======== COLLECTED DATA
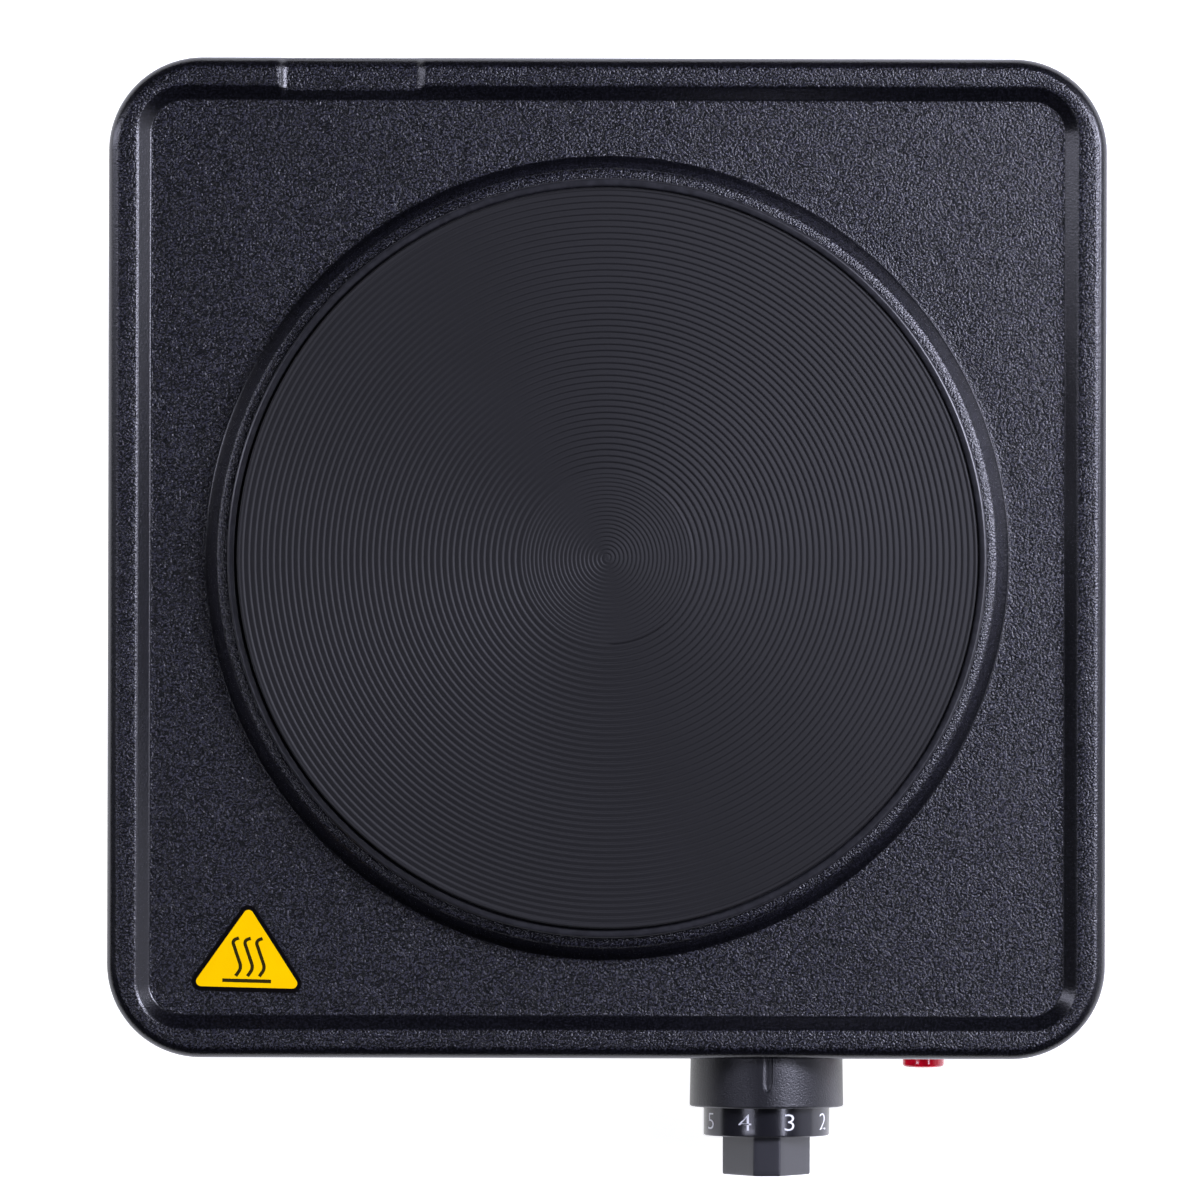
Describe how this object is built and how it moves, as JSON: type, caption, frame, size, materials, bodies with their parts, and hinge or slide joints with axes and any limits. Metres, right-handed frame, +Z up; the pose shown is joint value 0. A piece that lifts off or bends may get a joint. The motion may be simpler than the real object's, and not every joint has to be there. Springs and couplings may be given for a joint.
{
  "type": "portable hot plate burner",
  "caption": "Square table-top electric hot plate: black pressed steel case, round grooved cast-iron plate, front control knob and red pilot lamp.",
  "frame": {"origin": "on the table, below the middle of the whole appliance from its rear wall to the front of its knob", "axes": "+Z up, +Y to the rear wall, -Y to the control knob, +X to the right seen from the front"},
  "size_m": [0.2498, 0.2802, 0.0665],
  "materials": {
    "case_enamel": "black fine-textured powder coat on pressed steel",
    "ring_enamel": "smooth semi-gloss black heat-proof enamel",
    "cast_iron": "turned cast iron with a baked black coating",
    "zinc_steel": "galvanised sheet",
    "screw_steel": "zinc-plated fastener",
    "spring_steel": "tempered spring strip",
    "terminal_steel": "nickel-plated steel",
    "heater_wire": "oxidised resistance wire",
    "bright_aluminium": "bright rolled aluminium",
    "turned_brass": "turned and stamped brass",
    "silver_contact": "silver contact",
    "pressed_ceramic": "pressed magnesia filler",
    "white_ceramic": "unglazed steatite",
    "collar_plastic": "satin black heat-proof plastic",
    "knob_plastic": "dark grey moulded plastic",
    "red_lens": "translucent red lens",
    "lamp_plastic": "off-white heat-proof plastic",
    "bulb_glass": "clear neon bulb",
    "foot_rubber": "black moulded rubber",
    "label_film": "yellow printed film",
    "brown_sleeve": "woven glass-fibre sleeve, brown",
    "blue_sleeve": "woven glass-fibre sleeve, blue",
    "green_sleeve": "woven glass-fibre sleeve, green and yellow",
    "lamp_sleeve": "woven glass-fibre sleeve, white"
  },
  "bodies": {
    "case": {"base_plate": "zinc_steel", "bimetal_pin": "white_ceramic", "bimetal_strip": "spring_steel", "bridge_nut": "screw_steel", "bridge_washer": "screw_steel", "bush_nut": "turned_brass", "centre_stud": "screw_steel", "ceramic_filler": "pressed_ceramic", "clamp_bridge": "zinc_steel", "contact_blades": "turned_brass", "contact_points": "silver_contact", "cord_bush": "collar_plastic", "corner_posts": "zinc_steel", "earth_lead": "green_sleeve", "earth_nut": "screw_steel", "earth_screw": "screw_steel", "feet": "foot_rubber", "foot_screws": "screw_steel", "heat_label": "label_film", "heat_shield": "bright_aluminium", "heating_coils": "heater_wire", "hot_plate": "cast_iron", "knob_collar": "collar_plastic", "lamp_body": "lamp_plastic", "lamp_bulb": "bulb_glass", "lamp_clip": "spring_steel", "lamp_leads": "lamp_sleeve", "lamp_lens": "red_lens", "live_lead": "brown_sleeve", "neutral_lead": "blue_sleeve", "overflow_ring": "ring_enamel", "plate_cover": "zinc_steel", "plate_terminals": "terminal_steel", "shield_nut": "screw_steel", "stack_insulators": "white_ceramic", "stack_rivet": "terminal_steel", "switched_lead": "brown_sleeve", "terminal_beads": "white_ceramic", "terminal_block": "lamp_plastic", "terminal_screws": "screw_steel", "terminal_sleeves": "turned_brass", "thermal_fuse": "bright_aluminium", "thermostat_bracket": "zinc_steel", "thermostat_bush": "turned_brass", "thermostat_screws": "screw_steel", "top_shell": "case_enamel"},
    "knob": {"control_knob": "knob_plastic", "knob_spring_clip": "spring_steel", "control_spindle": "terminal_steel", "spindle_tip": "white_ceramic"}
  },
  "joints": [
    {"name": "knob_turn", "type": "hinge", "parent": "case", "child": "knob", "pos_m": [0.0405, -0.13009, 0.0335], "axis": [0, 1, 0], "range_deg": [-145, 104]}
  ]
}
================
-- CHALLENGE --
Write out the material exactly as given.

-- THE RESPONSE --
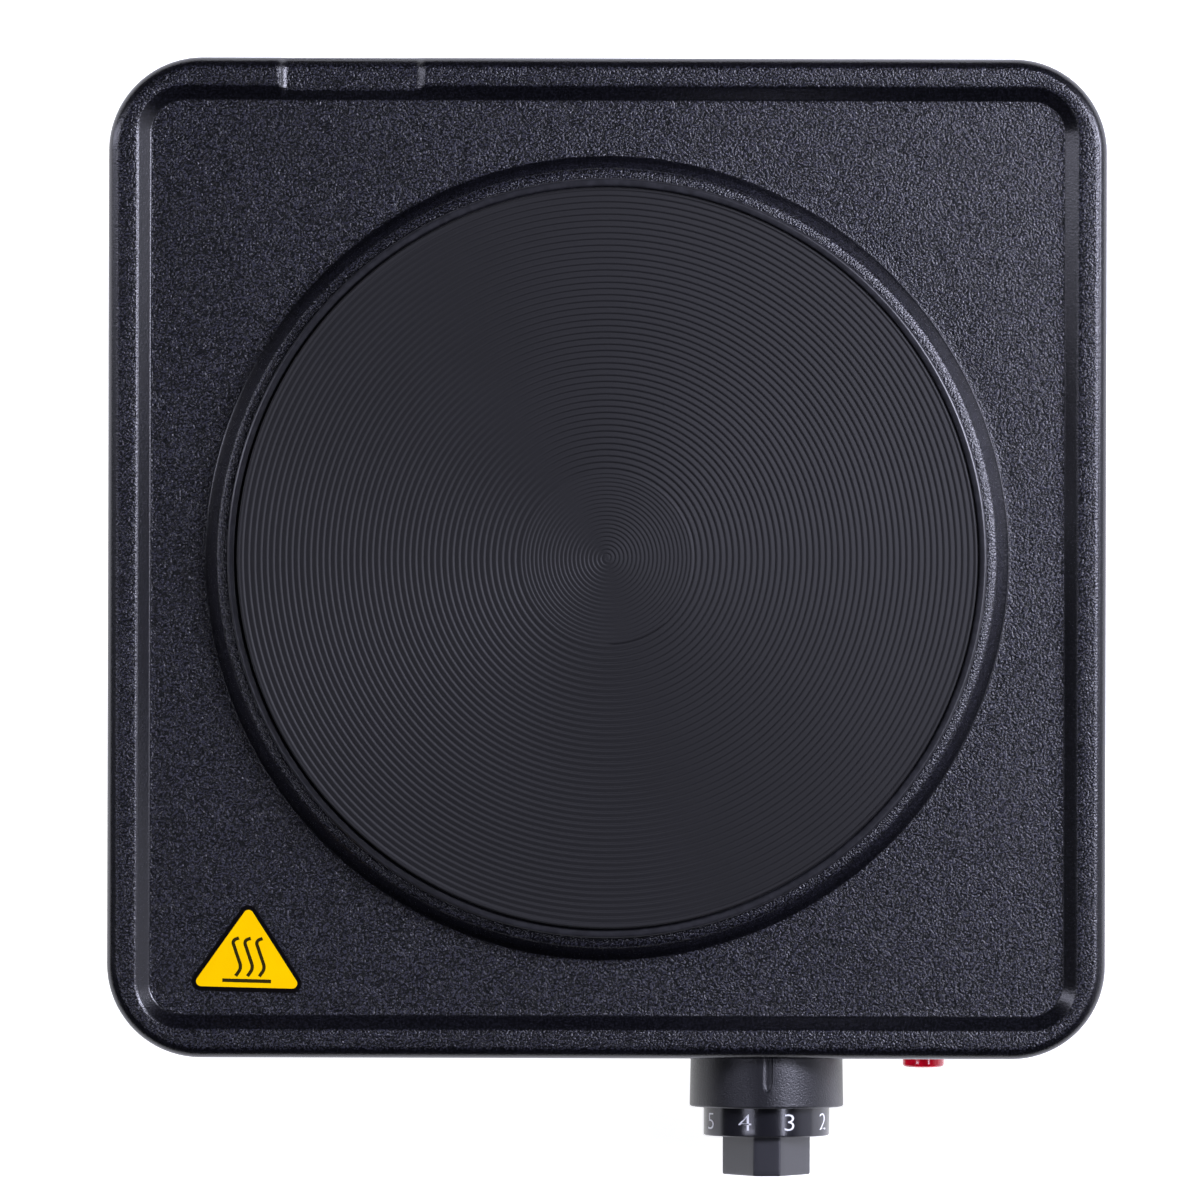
Describe how this object is built and how it moves, as JSON: type, caption, frame, size, materials, bodies with their parts, and hinge or slide joints with axes and any limits. Metres, right-handed frame, +Z up; the pose shown is joint value 0. A piece that lifts off or bends may get a joint. The motion may be simpler than the real object's, and not every joint has to be there. Springs and couplings may be given for a joint.
{
  "type": "portable hot plate burner",
  "caption": "Square table-top electric hot plate: black pressed steel case, round grooved cast-iron plate, front control knob and red pilot lamp.",
  "frame": {"origin": "on the table, below the middle of the whole appliance from its rear wall to the front of its knob", "axes": "+Z up, +Y to the rear wall, -Y to the control knob, +X to the right seen from the front"},
  "size_m": [0.2498, 0.2802, 0.0665],
  "materials": {
    "case_enamel": "black fine-textured powder coat on pressed steel",
    "ring_enamel": "smooth semi-gloss black heat-proof enamel",
    "cast_iron": "turned cast iron with a baked black coating",
    "zinc_steel": "galvanised sheet",
    "screw_steel": "zinc-plated fastener",
    "spring_steel": "tempered spring strip",
    "terminal_steel": "nickel-plated steel",
    "heater_wire": "oxidised resistance wire",
    "bright_aluminium": "bright rolled aluminium",
    "turned_brass": "turned and stamped brass",
    "silver_contact": "silver contact",
    "pressed_ceramic": "pressed magnesia filler",
    "white_ceramic": "unglazed steatite",
    "collar_plastic": "satin black heat-proof plastic",
    "knob_plastic": "dark grey moulded plastic",
    "red_lens": "translucent red lens",
    "lamp_plastic": "off-white heat-proof plastic",
    "bulb_glass": "clear neon bulb",
    "foot_rubber": "black moulded rubber",
    "label_film": "yellow printed film",
    "brown_sleeve": "woven glass-fibre sleeve, brown",
    "blue_sleeve": "woven glass-fibre sleeve, blue",
    "green_sleeve": "woven glass-fibre sleeve, green and yellow",
    "lamp_sleeve": "woven glass-fibre sleeve, white"
  },
  "bodies": {
    "case": {"base_plate": "zinc_steel", "bimetal_pin": "white_ceramic", "bimetal_strip": "spring_steel", "bridge_nut": "screw_steel", "bridge_washer": "screw_steel", "bush_nut": "turned_brass", "centre_stud": "screw_steel", "ceramic_filler": "pressed_ceramic", "clamp_bridge": "zinc_steel", "contact_blades": "turned_brass", "contact_points": "silver_contact", "cord_bush": "collar_plastic", "corner_posts": "zinc_steel", "earth_lead": "green_sleeve", "earth_nut": "screw_steel", "earth_screw": "screw_steel", "feet": "foot_rubber", "foot_screws": "screw_steel", "heat_label": "label_film", "heat_shield": "bright_aluminium", "heating_coils": "heater_wire", "hot_plate": "cast_iron", "knob_collar": "collar_plastic", "lamp_body": "lamp_plastic", "lamp_bulb": "bulb_glass", "lamp_clip": "spring_steel", "lamp_leads": "lamp_sleeve", "lamp_lens": "red_lens", "live_lead": "brown_sleeve", "neutral_lead": "blue_sleeve", "overflow_ring": "ring_enamel", "plate_cover": "zinc_steel", "plate_terminals": "terminal_steel", "shield_nut": "screw_steel", "stack_insulators": "white_ceramic", "stack_rivet": "terminal_steel", "switched_lead": "brown_sleeve", "terminal_beads": "white_ceramic", "terminal_block": "lamp_plastic", "terminal_screws": "screw_steel", "terminal_sleeves": "turned_brass", "thermal_fuse": "bright_aluminium", "thermostat_bracket": "zinc_steel", "thermostat_bush": "turned_brass", "thermostat_screws": "screw_steel", "top_shell": "case_enamel"},
    "knob": {"control_knob": "knob_plastic", "knob_spring_clip": "spring_steel", "control_spindle": "terminal_steel", "spindle_tip": "white_ceramic"}
  },
  "joints": [
    {"name": "knob_turn", "type": "hinge", "parent": "case", "child": "knob", "pos_m": [0.0405, -0.13009, 0.0335], "axis": [0, 1, 0], "range_deg": [-145, 104]}
  ]
}